═══ Source excerpt
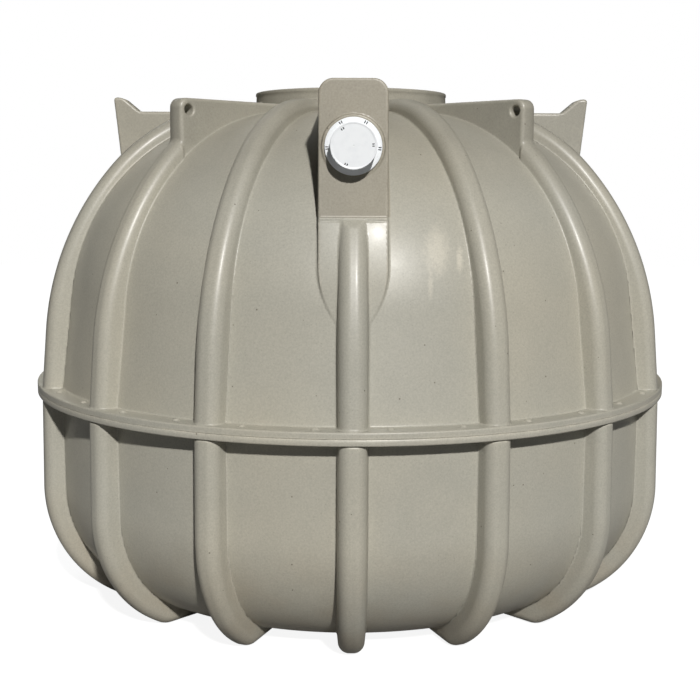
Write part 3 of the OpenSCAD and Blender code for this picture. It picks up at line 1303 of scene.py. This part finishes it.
@dataclass
class Finishes:
    """The part's materials: one for each slot, the blocks' darker plastic and the caps' ink."""

    materials: dict[Slot, bpy.types.Material] = field(init=False)
    darker_block: bpy.types.Material = field(init=False)
    ink: bpy.types.Material = field(init=False)

    def __post_init__(self) -> None:
        """Build every material once."""
        cap = PlainPlastic("cap_plastic", tone(245, 248, 251), tone(232, 236, 240), 0.38)
        rubber = PlainPlastic("seal_rubber", tone(34, 34, 36), tone(50, 49, 48), 0.55)
        pipe = PlainPlastic("pipe_plastic", tone(48, 47, 48), tone(60, 58, 56), 0.42)
        self.materials = {
            Slot.TANK: SpeckledPlastic().make(),
            Slot.CAP: cap.make(),
            Slot.SEAL: rubber.make(),
            Slot.PIPE: pipe.make(),
        }
        # Darker plastic for the blocks' faces above the ledge.
        darker_block = SpeckledPlastic(tone(161, 154, 137), tone(156, 151, 138), name="darker_block_plastic")
        self.darker_block = darker_block.make()
        self.ink = PlainPlastic("mark_ink", tone(38, 40, 44), tone(60, 62, 66), 0.5).make()

    def dress(self, obj: bpy.types.Object, slot: Slot) -> None:
        """Give a piece the material of a slot.

        Args:
            obj: The piece.
            slot: The record's slot.
        """
        obj.data.materials.append(self.materials[slot])


# ---------------------------------------------------------------------------------------------------------
# Sub-assemblies
# ---------------------------------------------------------------------------------------------------------


def report(piece: bpy.types.Object) -> None:
    """Log a finished piece and its number of faces."""
    log.info("%s: %d faces", piece.name, len(piece.data.polygons))


def bay_angle(tank: TankForm, index: int) -> float:
    """Angle that turns a rib's frame to its place, counted from the front."""
    return math.radians(index * 360 / tank.rib_count - 90)


def place_piece(skin: Skin, name: str, slot: Slot, finishes: Finishes, *nodes: str) -> bpy.types.Object:
    """Build a skin, dress it, and let it stand for its nodes.

    Args:
        skin: The piece's skin, in place.
        name: The piece's name.
        slot: The record's material slot.
        finishes: The part's materials.
        *nodes: The nodes that it stands for.

    Returns:
        The finished piece.
    """
    obj = skin.build(name)
    finishes.dress(obj, slot)
    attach(obj, "root")
    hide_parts(*nodes)
    report(obj)
    return obj


@dataclass
class Shells:
    """The two halves of the tank, turned on a lathe, and the manhole's neck."""

    tank: TankForm
    finishes: Finishes
    steps: int = 384
    seam: float = 0.0015
    bump_r: float = 0.011
    bump_h: float = 0.006
    bump_inset: float = 0.005
    rim_lip: float = 0.0025
    rim_h: float = 0.012
    rim_edge: float = 0.004

    def build(self) -> None:
        """Build the halves and the neck."""
        self._place(self.upper_profile(), "upper_shell_skin", "upper_shell", self.bumps())
        self._place(self.lower_profile(), "lower_shell_skin", "lower_shell")
        self._place(self.neck_profile(), "manhole_neck_skin", "manhole_neck")

    def _place(self, profile: np.ndarray, name: str, node: str, extra: Skin | None = None) -> None:
        """Turn a profile and place the piece, with another skin joined to it if there is one.

        Args:
            profile: The rows to turn.
            name: The piece's name.
            node: The node that it stands for.
            extra: The skin to join to it.
        """
        skin = lathe(profile, self.steps)
        if extra is not None:
            faces = np.concatenate([skin.faces, np.asarray(extra.faces) + len(skin.points)])
            skin = Skin(np.concatenate([skin.points, extra.points]), faces)
        place_piece(skin, name, Slot.TANK, self.finishes, node)

    @staticmethod
    def _on(base: Profile, rows: np.ndarray) -> np.ndarray:
        """Put a profile's rows exactly on a surface of revolution.

        Args:
            base: The surface's profile field.
            rows: Rows of distance from the axis and height.

        Returns:
            The settled rows.
        """
        points = np.stack([rows[:, 0], np.zeros(len(rows)), rows[:, 1]], 1)
        settled = settle(about_axis(base), points, 6)
        return np.stack([np.hypot(settled[:, 0], settled[:, 1]), settled[:, 2]], 1)

    def upper_profile(self) -> np.ndarray:
        """Profile of the upper half, from the seam round the outside and back down the inside.

        Returns:
            Rows of distance from the axis and height.
        """
        t = self.tank
        edge, top, joint = t.blends.flange_edge, t.flange_top, t.joint_z
        foot_r, foot = self.wall_r(top), t.blends.neck_foot
        hole = t.neck_r - t.neck_wall / 2
        outside = np.concatenate([
            line((t.flange_r, joint + self.seam), (t.flange_r, top - edge), 3)[:-1],
            arc((t.flange_r - edge, top - edge), edge, 0, math.pi / 2, 6),
            line((t.flange_r - 2 * edge, top), (foot_r + 2 * edge, top), 4)[1:],
            arc((foot_r + edge, top + edge), edge, -math.pi / 2, -math.pi, 6),
            line((self.wall_r(top + 3 * edge), top + 3 * edge), self.tangent, 16),
            arc(t.dome_centre, t.dome_r, t.wall_draft, math.pi / 2, 64)[1:],
            arc((t.neck_r + foot, self.crown + foot), foot, -math.pi / 2, -math.pi, 6)[1:],
        ])
        outside = self._on(t.upper_base, outside)
        inside = np.concatenate([
            [(hole, outside[-1, 1]), (hole, self.crown - t.wall)],
            arc(t.dome_centre, t.dome_r - t.wall, math.pi / 2, t.wall_draft, 26),
            [(self.wall_r(joint, t.wall), joint), (t.flange_r - self.seam, joint)],
        ])
        return np.concatenate([outside, inside, outside[:1]])

    @property
    def crown(self) -> float:
        """Height of the dome's top."""
        return self.tank.dome_centre[1] + self.tank.dome_r

    def wall_r(self, z: float, inset: float = 0.0) -> float:
        """Distance of the drafted wall from the axis at a height, moved in by inset.

        Args:
            z: The height.
            inset: How far inside the outer surface.

        Returns:
            The distance.
        """
        t = self.tank
        run = t.dome_r - inset - (z - t.dome_centre[1]) * math.sin(t.wall_draft)
        return t.dome_centre_r + run / math.cos(t.wall_draft)

    @property
    def tangent(self) -> Pair:
        """Where the drafted wall runs into the dome's arc."""
        (r, z), t = self.tank.dome_centre, self.tank
        return r + t.dome_r * math.cos(t.wall_draft), z + t.dome_r * math.sin(t.wall_draft)

    def lower_profile(self) -> np.ndarray:
        """Profile of the lower half, from the middle of its bottom round the outside and back inside.

        Returns:
            Rows of distance from the axis and height.
        """
        t = self.tank
        edge, under, joint = t.blends.flange_edge, t.flange_bottom, t.joint_z
        bend = -t.heel_angle
        outside = np.concatenate([
            line((0.001, t.bottom_z), (t.heel_centre[0], t.bottom_z), 14)[:-1],
            arc(t.heel_centre, t.heel_r, -math.pi / 2, bend, 6)[:-1],
            arc(t.corner_centre, t.corner_r, bend, 0, 34),
            line((t.lower_wall_r, t.corner_centre[1]), (t.lower_wall_r, under - 2 * edge), 14)[1:],
            arc((t.lower_wall_r + edge, under - edge), edge, math.pi, math.pi / 2, 6),
            line((t.lower_wall_r + 2 * edge, under), (t.flange_r - 2 * edge, under), 4),
            arc((t.flange_r - edge, under + edge), edge, -math.pi / 2, 0, 6),
            line((t.flange_r, under + 2 * edge), (t.flange_r, joint - self.seam), 2),
        ])
        outside = self._on(t.lower_base, outside)
        w = t.wall
        inside = np.concatenate([
            [(t.flange_r - self.seam, joint), (t.lower_wall_r - w, joint)],
            line((t.lower_wall_r - w, joint - 0.05), (t.lower_wall_r - w, t.corner_centre[1]), 5),
            arc(t.corner_centre, t.corner_r - w, 0, bend, 20)[1:],
            arc(t.heel_centre, t.heel_r - w, bend, -math.pi / 2, 6)[1:],
            line((t.heel_centre[0], t.bottom_z + w), (0.001, t.bottom_z + w), 10)[1:],
        ])
        return np.concatenate([outside, inside])

    def neck_profile(self) -> np.ndarray:
        """Profile of the neck with its slim rim.

        Returns:
            Rows of distance from the axis and height.
        """
        t = self.tank
        e, lip, under = self.rim_edge, self.rim_lip, self.rim_h
        top, inner = t.joint_z + t.neck_top_h, t.neck_r - t.neck_wall
        depth = top - self.crown + t.wall
        foot = t.neck_side(depth)
        return np.concatenate([
            line((foot, top - depth), (t.neck_side(under), top - under), 8),
            line((t.neck_side(under - lip) + lip, top - under + lip), (t.neck_r + lip, top - 1.3 * e), 3),
            arc((t.neck_r + lip - e, top - e), e, 0, math.pi / 2, 7),
            arc((inner + e, top - e), e, math.pi / 2, math.pi, 7),
            line((inner, top - 2 * e), (inner, top - depth), 6),
            [(foot, top - depth)],
        ])

    def bumps(self) -> Skin:
        """Domed bumps on the flange, two to a bay.

        Returns:
            All the bumps in one skin.
        """
        t = self.tank
        share = np.array([1.25, 1.12, 1.0, 0.86, 0.66, 0.4, 0.02])
        rise = np.array([-0.08, 0.01, 0.13, 0.42, 0.76, 0.95, 1.0])
        dome = lathe(np.stack([share * self.bump_r, rise * self.bump_h], 1), 20)
        ring_r = (self.wall_r(t.flange_top) + t.flange_r) / 2 - self.bump_inset
        dome = Skin(dome.points + np.array([ring_r, 0, t.flange_top]), dome.faces)
        bay = 2 * math.pi / t.rib_count
        copies = [dome.turned((n + 0.5) * bay / 2) for n in range(2 * t.rib_count)]
        points = np.concatenate([c.points for c in copies])
        faces = np.concatenate([c.faces + n * len(dome.points) for n, c in enumerate(copies)])
        return Skin(points, faces)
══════
Give again only the lines from the one bearing "hide_parts(*nodes)" through the one bearing "down the inside.", exactly as they stand.

Problem solution:
    hide_parts(*nodes)
    report(obj)
    return obj


@dataclass
class Shells:
    """The two halves of the tank, turned on a lathe, and the manhole's neck."""

    tank: TankForm
    finishes: Finishes
    steps: int = 384
    seam: float = 0.0015
    bump_r: float = 0.011
    bump_h: float = 0.006
    bump_inset: float = 0.005
    rim_lip: float = 0.0025
    rim_h: float = 0.012
    rim_edge: float = 0.004

    def build(self) -> None:
        """Build the halves and the neck."""
        self._place(self.upper_profile(), "upper_shell_skin", "upper_shell", self.bumps())
        self._place(self.lower_profile(), "lower_shell_skin", "lower_shell")
        self._place(self.neck_profile(), "manhole_neck_skin", "manhole_neck")

    def _place(self, profile: np.ndarray, name: str, node: str, extra: Skin | None = None) -> None:
        """Turn a profile and place the piece, with another skin joined to it if there is one.

        Args:
            profile: The rows to turn.
            name: The piece's name.
            node: The node that it stands for.
            extra: The skin to join to it.
        """
        skin = lathe(profile, self.steps)
        if extra is not None:
            faces = np.concatenate([skin.faces, np.asarray(extra.faces) + len(skin.points)])
            skin = Skin(np.concatenate([skin.points, extra.points]), faces)
        place_piece(skin, name, Slot.TANK, self.finishes, node)

    @staticmethod
    def _on(base: Profile, rows: np.ndarray) -> np.ndarray:
        """Put a profile's rows exactly on a surface of revolution.

        Args:
            base: The surface's profile field.
            rows: Rows of distance from the axis and height.

        Returns:
            The settled rows.
        """
        points = np.stack([rows[:, 0], np.zeros(len(rows)), rows[:, 1]], 1)
        settled = settle(about_axis(base), points, 6)
        return np.stack([np.hypot(settled[:, 0], settled[:, 1]), settled[:, 2]], 1)

    def upper_profile(self) -> np.ndarray:
        """Profile of the upper half, from the seam round the outside and back down the inside.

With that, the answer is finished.